Thank you! I was under impression that OpenBSC was locking *itself* from database file. But this is obviously wrong, OpenBSC is single-threaded. I now know there was another script periodically querying SQLite file.
That said, it's not practical to never touch DB from outside and use only OpenBSC VTY interface. The latter doesn't allow custom SQL queries. Fortunately, the workaround is simple: issue `PRAGMA journal_mode = WAL` from `sqlite3` command once, when deploying OpenBSC.
So the "fix" is really just a workaround and WAL does not come for free either.
As far as I can tell, most disadvantages of WAL [1] don't concern OpenBSC. Possibly except the need to have write privileges to DB directory in order to read from WAL database.
In case you want to improve the database code please have a look here[1]. In the long run our interface should be async, we should use the DB APIs directly, use prepared statements, etc. [1] http://openbsc.osmocom.org/trac/wiki/Tasks/NITBAsyncDatabase
Yes, but switching the async interface alone won't fix the 'database is locked' problem. Only if we also switch to MySQL/Postgres. What do you mean by "use the DB APIs directly"?
[1]: https://www.sqlite.org/draft/wal.htm
Alexey
On Sat, Feb 22, 2014 at 12:19:09PM +0400, Alexey Shamrin wrote:
Hi,
That said, it's not practical to never touch DB from outside and use only OpenBSC VTY interface. The latter doesn't allow custom SQL queries. Fortunately, the workaround is simple: issue `PRAGMA journal_mode = WAL` from `sqlite3` command once, when deploying OpenBSC.
To ask the other way around. Which queries do yo run? Do you UPDATE subscriber structures too?
Yes, but switching the async interface alone won't fix the 'database is locked' problem. Only if we also switch to MySQL/Postgres. What do you mean by "use the DB APIs directly"?
My understanding is that real and bigger deployments should use a database server like Postgres. Currently we are using the libdbi and it doesn't really work well with SQLite[1]. For every column we SELECT libdbi will issue a PRAGMA to determine the type every time we query.
What I say is we need fixes and not work-arounds. The first step is making the code aware that a database lookup can take time.
holger
[1] http://comments.gmane.org/gmane.comp.db.libdbi.drivers/498
On Sat, Feb 22, 2014 at 12:48 PM, Holger Hans Peter Freyther holger@freyther.de wrote:
On Sat, Feb 22, 2014 at 12:19:09PM +0400, Alexey Shamrin wrote:
That said, it's not practical to never touch DB from outside and use only OpenBSC VTY interface. The latter doesn't allow custom SQL queries. Fortunately, the workaround is simple: issue `PRAGMA journal_mode = WAL` from `sqlite3` command once, when deploying OpenBSC.
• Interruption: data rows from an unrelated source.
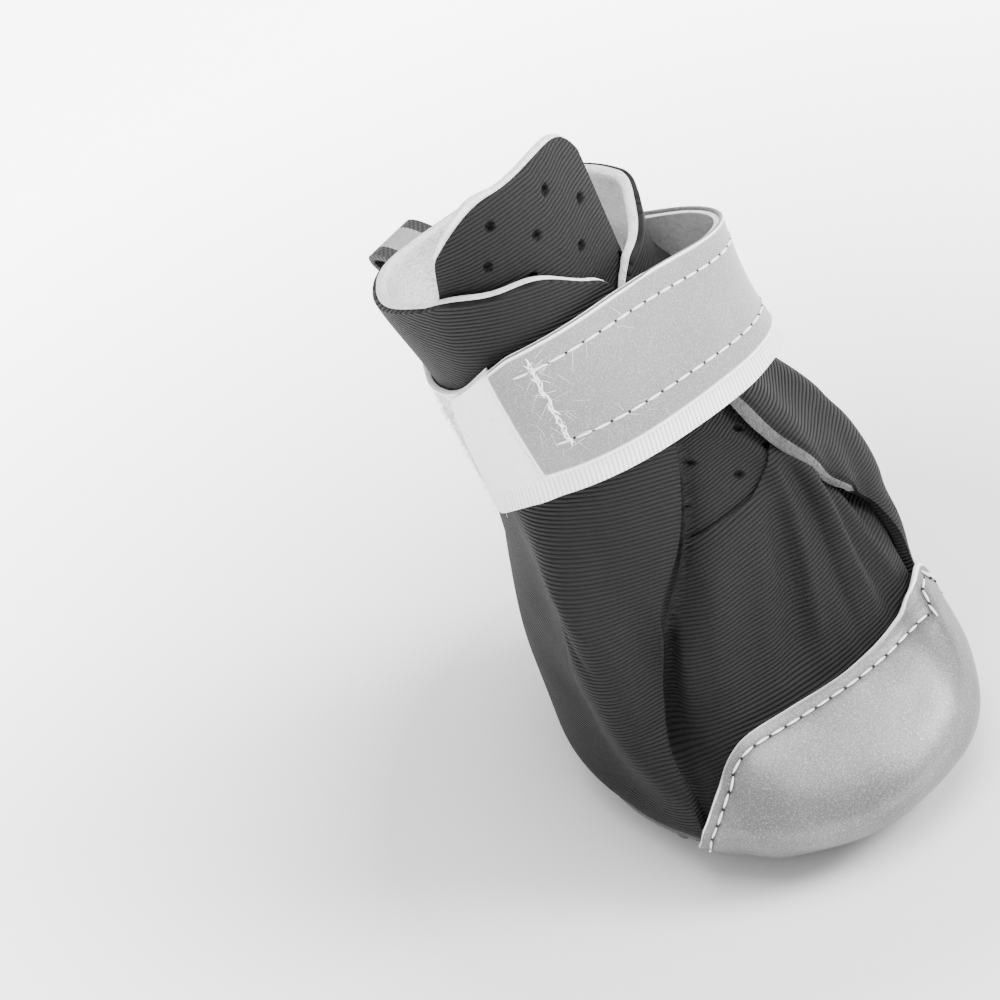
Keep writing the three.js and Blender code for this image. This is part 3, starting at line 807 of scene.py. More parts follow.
# Points along a path at an even pitch, with the path's direction and the surface's normal there.
def evenly(path, normals, pitch, start=0.0, end=0.0):
    length = lengthAlong(path, 0)
    count = max(2, int(round((length[-1] - start - end) / pitch)))
    at = start + (np.arange(count) + 0.5) * (length[-1] - start - end) / count
    places = np.stack([np.interp(at, length, path[:, k]) for k in range(3)], -1)
    up = np.stack([np.interp(at, length, normals[:, k]) for k in range(3)], -1)
    slopes = np.gradient(path, axis=0)
    along = np.stack([np.interp(at, length, slopes[:, k]) for k in range(3)], -1)
    along = along / np.linalg.norm(along, axis=-1, keepdims=True)
    return places, along, up


# Sizes of dark grains set between the stitches: painted shade in the needle holes.
stitchHoleShade = {"Length": 0.62, "Width": 0.5, "Height": 0.42}


def stitchRow(name, path, normals, style, finish):
    places, along, up = evenly(path, normals, style["pitch"], style.get("start", 0), style.get("end", 0))
    points = pointCloud(name, places + up * style.get("lift", 0.05), along, up)
    settings = {
        "Length": style["length"] * mm, "Width": style["width"] * mm, "Height": style["height"] * mm,
        "Finish": finishes[finish],
    }
    runRepeat("stitch", points, settings)
    # Dark grains at the stitch holes paint the shade inside them.
    if style.get("hole"):
        shift = style["pitch"] / 2
        places, along, up = evenly(
            path, normals, style["pitch"], style.get("start", 0) + shift, style.get("end", 0) - shift,
        )
        holes = pointCloud(name + "Holes", places, along, up)
        size = {key: value * mm for key, value in stitchHoleShade.items()}
        settings = {**size, "Finish": finishes["darkThreadAndHoleShade"]}
        runRepeat("stitch", holes, settings)


print("tools ready")


# Floor and light, in metres.
floorHalf = 3.0
worldStrength = 0.95


def makeFloor():
    mesh = bpy.data.meshes.new("floor")
    half = floorHalf
    corners = [(-half, -half, 0), (half, -half, 0), (half, half, 0), (-half, half, 0)]
    mesh.from_pydata(corners, [], [(0, 1, 2, 3)])
    mesh.materials.append(floorPaint("floorPaint"))
    floor = bpy.data.objects.new("floor", mesh)
    scene.collection.objects.link(floor)


# place and aim in metres, size across, and watts
softLights = (
    {"name": "overhead", "place": (0.15, 0.1, 0.9), "aim": (0, 0, 0.05), "size": (0.8, 0.6), "power": 11.0},
    {"name": "rightKey", "place": (0.5, 0.7, 0.6), "aim": (0.01, 0, 0.05), "size": (0.4, 0.4), "power": 17.0},
    {"name": "leftFill", "place": (0.35, -0.8, 0.4), "aim": (0, 0, 0.05), "size": (0.6, 0.5), "power": 0.8},
    {"name": "backRim", "place": (-0.7, 0.1, 0.5), "aim": (0, 0, 0.06), "size": (0.6, 0.4), "power": 0.6},
)


def makeLights():
    for light in softLights:
        data = bpy.data.lights.new(light["name"], "AREA")
        data.shape = "RECTANGLE"
        data.size, data.size_y = light["size"]
        data.energy = light["power"]
        lamp = bpy.data.objects.new(light["name"], data)
        lamp.location = light["place"]
        direction = Vector(light["aim"]) - Vector(light["place"])
        lamp.rotation_euler = direction.to_track_quat("-Z", "Y").to_euler()
        scene.collection.objects.link(lamp)
    world = bpy.data.worlds.new("world")
    world.use_nodes = True
    background = world.node_tree.nodes["Background"]
    background.inputs["Color"].default_value = grey(1.0)
    background.inputs["Strength"].default_value = worldStrength
    scene.world = world


makeFloor()
makeLights()


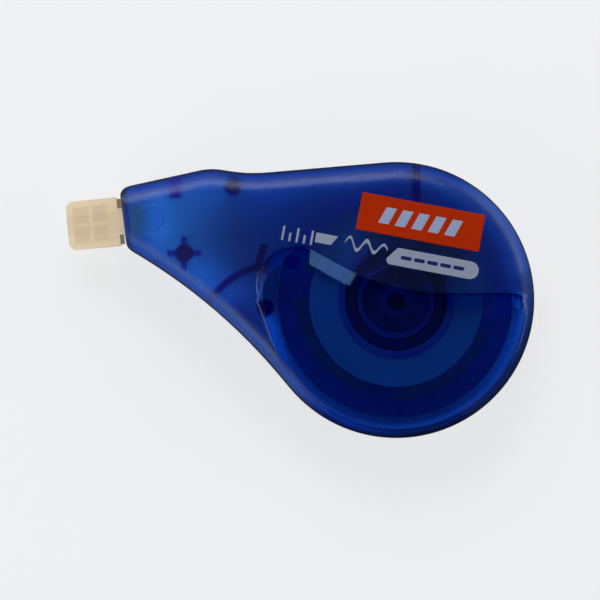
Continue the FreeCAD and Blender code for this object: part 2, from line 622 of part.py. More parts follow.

To ask the other way around. Which queries do yo run? Do you UPDATE subscriber structures too?
SELECT only so far. We do not use UPDATE and INSERT or do this very rarely.
What I say is we need fixes and not work-arounds. The first step is making the code aware that a database lookup can take time.
I tend to agree that making WAL into the OpenBSC code doesn't worth the effort, which would be better spent on actually fixing the issue. It's easier to enable WAL from a script when we need to do so.